Member of Parliament

Bob loved being an MP, and he approached that work on a pastoral basis as well, generally keeping a promise never to make personal attacks on political opponents.

By 1984 the Vatican had decided that parliament was no place for a priest, and Bob was ordered not to run again. He agonized over the order, but in the end decided to obey and he did not stand for re-election.

Job-like afflictions

Bob was constantly ill during the last 14 years of life. Even before he left politics in 1984 he was suffering from serious headaches, and he developed a bleeding ulcer. About a year later he suffered a heart attack, and eventually he was diagnosed with a cancerous brain tumour.

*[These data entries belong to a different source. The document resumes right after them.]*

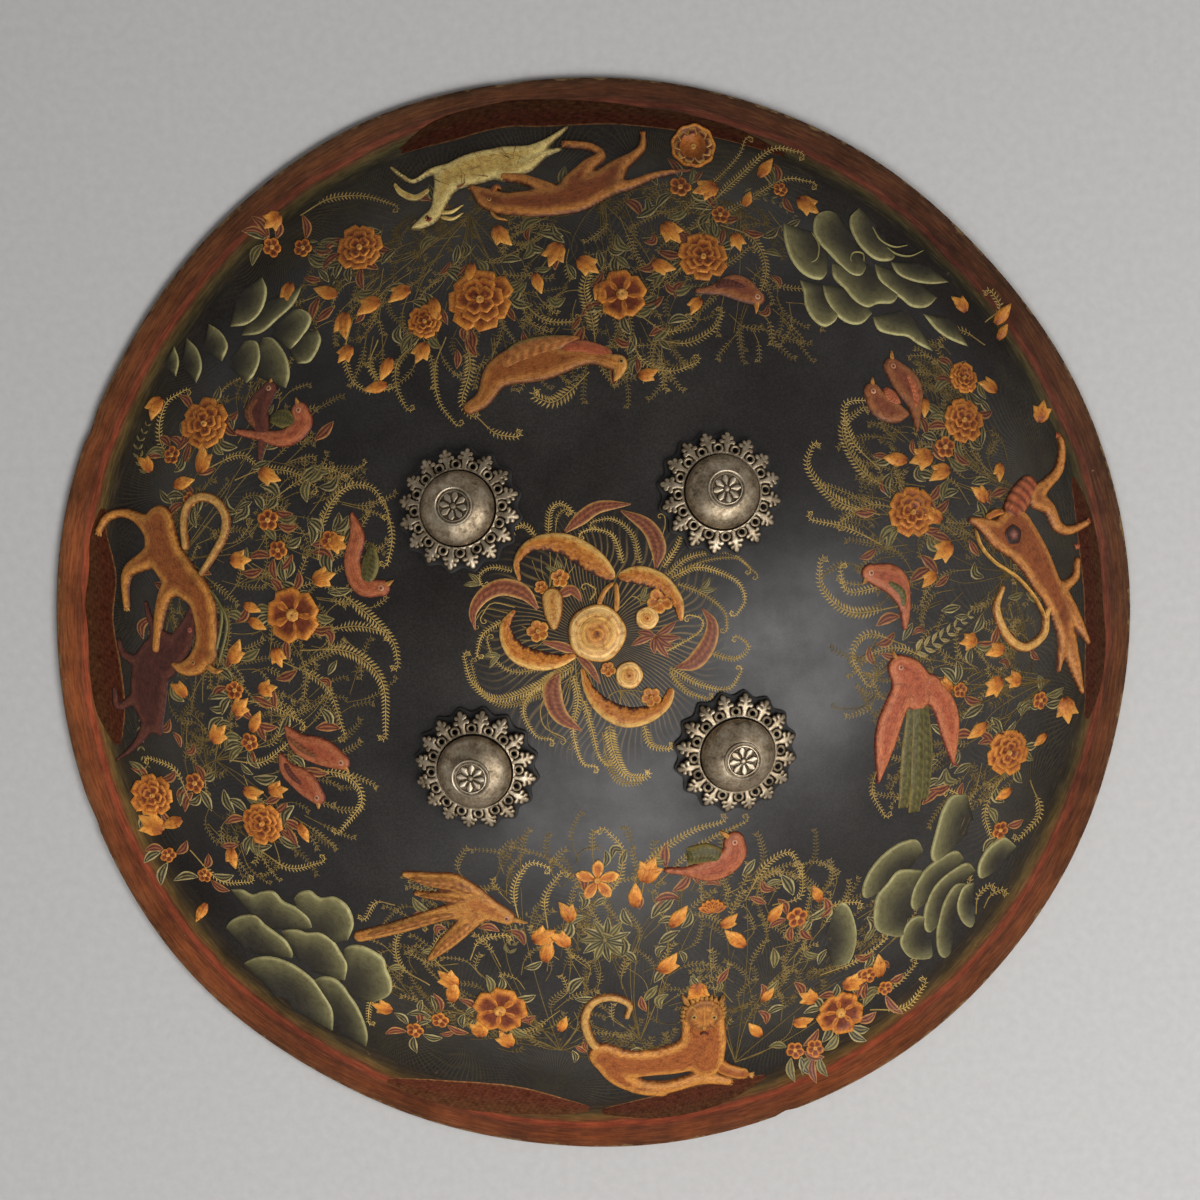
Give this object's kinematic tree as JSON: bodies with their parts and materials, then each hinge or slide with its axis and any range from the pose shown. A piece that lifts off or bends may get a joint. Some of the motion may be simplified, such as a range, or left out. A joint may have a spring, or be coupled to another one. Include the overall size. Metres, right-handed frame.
{
  "type": "dhal shield",
  "caption": "Round convex hide shield with a flat lip, pierced silver bosses, and bow handles hung from rings behind a knuckle cushion.",
  "frame": {"origin": "centre of the rim's circle, on the plane that the rim rests on", "axes": "+Z out through the crown of the shield's face, +X to the right and +Y up as the face is seen, along the sides of the square of bosses"},
  "size_m": [0.55, 0.55, 0.1088],
  "materials": {
    "lacquered_hide": "black-brown lacquer, painted in gold, orange and red",
    "silver": "tarnished silver, blackened in its hollows",
    "black_leather": "matt, worn at the points",
    "iron": "forged, browned",
    "brass": "dull, aged",
    "red_leather": "stitched, rubbed at the grip",
    "velvet": "worn crimson pile",
    "gold_cord": "twisted gilt thread"
  },
  "bodies": {
    "shield": {"hide_shell": "lacquered_hide", "boss_washer_upper_right": "black_leather", "boss_flange_upper_right": "silver", "boss_dome_upper_right": "silver", "boss_medallion_upper_right": "silver", "back_rosette_upper_right": "brass", "eye_bolt_upper_right": "iron", "boss_washer_upper_left": "black_leather", "boss_flange_upper_left": "silver", "boss_dome_upper_left": "silver", "boss_medallion_upper_left": "silver", "back_rosette_upper_left": "brass", "eye_bolt_upper_left": "iron", "boss_washer_lower_left": "black_leather", "boss_flange_lower_left": "silver", "boss_dome_lower_left": "silver", "boss_medallion_lower_left": "silver", "back_rosette_lower_left": "brass", "eye_bolt_lower_left": "iron", "boss_washer_lower_right": "black_leather", "boss_flange_lower_right": "silver", "boss_dome_lower_right": "silver", "boss_medallion_lower_right": "silver", "back_rosette_lower_right": "brass", "eye_bolt_lower_right": "iron", "cushion_backing": "red_leather", "cushion": "velvet", "cushion_piping": "gold_cord"},
    "upper_right_ring": {"ring_upper_right": "iron"},
    "upper_left_ring": {"ring_upper_left": "iron"},
    "lower_left_ring": {"ring_lower_left": "iron"},
    "lower_right_ring": {"ring_lower_right": "iron"},
    "right_handle": {"handle_right": "red_leather", "binding_upper_right": "gold_cord", "binding_lower_right": "gold_cord"},
    "left_handle": {"handle_left": "red_leather", "binding_upper_left": "gold_cord", "binding_lower_left": "gold_cord"}
  },
  "joints": [
    {"name": "upper_right_ring_swing", "type": "hinge", "parent": "shield", "child": "upper_right_ring", "pos_m": [0.06161, 0.06161, 0.07064], "axis": [0, 1, 0], "range_deg": [-55, 55]},
    {"name": "lower_right_ring_swing", "type": "hinge", "parent": "shield", "child": "lower_right_ring", "pos_m": [0.06161, -0.06161, 0.07064], "axis": [0, 1, 0], "range_deg": [-55, 55]},
    {"name": "upper_left_ring_swing", "type": "hinge", "parent": "shield", "child": "upper_left_ring", "pos_m": [-0.06161, 0.06161, 0.07064], "axis": [0, -1, 0], "range_deg": [-55, 55]},
    {"name": "lower_left_ring_swing", "type": "hinge", "parent": "shield", "child": "lower_left_ring", "pos_m": [-0.06161, -0.06161, 0.07064], "axis": [0, -1, 0], "range_deg": [-55, 55]},
    {"name": "right_handle_swing", "type": "hinge", "parent": "upper_right_ring", "child": "right_handle", "pos_m": [0.06161, 0.06161, 0.05064], "axis": [0, 1, 0], "range_deg": [-35, 35]},
    {"name": "left_handle_swing", "type": "hinge", "parent": "upper_left_ring", "child": "left_handle", "pos_m": [-0.06161, 0.06161, 0.05064], "axis": [0, -1, 0], "range_deg": [-35, 35]}
  ],
  "couplings": [
    {"joint": "lower_right_ring_swing", "follows": "upper_right_ring_swing", "ratio": 1},
    {"joint": "lower_left_ring_swing", "follows": "upper_left_ring_swing", "ratio": 1}
  ]
}
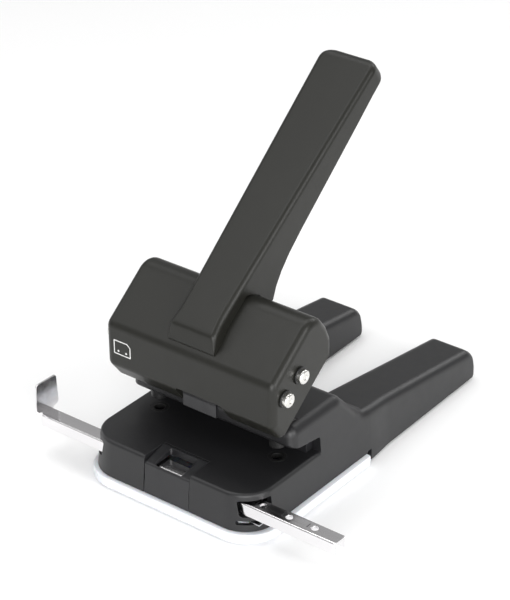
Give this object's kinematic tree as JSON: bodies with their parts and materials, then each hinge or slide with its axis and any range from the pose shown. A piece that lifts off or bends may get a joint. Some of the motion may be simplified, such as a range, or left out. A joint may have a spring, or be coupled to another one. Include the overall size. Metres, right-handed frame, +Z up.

Those who knew him well said that his Job-like plague of afflictions often left him near despair, but he was a tenacious man who loved life and refused to give up. In these years he wrote three books, initiated a project called Broadcasting for International Understanding, and hosted a retreat series on television. He always had at least one Project Roberto to keep him (and his friends) going, and he never completely lost his sense of humour.

Profound advice

I was asked in 1996 to seek a political nomination for the NDP in Saskatoon-Humboldt, which contained a good portion of Bob’s old riding. When I went to tell him about it, he was supportive and enthusiastic, so I asked for his best advice.

“Do it,” he said, “but remember two things.” I was primed for profundity.

“When you’re canvassing, never walk on anybody’s grass,” he said. “And if they have a dog, tell them it’s a nice dog, even if you don’t like dogs.”

He came to meetings of the small group working toward the nomination, and although he had virtually to be carried up the front steps, he was one of the most creative people in the room.

Testimonial

His health continued to decline, and when we had a testimonial dinner for him in May 1997, just a few days before the federal election in that year, he could not rise from his wheelchair.

Now, less than a year later he is gone, but not forgotten.

Post script — Mary Lou Ogle

Any mention of Bob Ogle’s good work must also contain reference to his sister Mary Lou. A nurse by profession, she moved home to Saskatchewan from Alberta to work with her brother when he was elected to the House of Commons in 1979. She served as his office manager in Saskatoon and later as his administrative assistant in his Parliament Hill office in Ottawa. After he was forced to resign, she continued to work with him on a variety of books and television projects. She was also a dedicated community volunteer in Saskatoon. Mary Lou died in June 2006.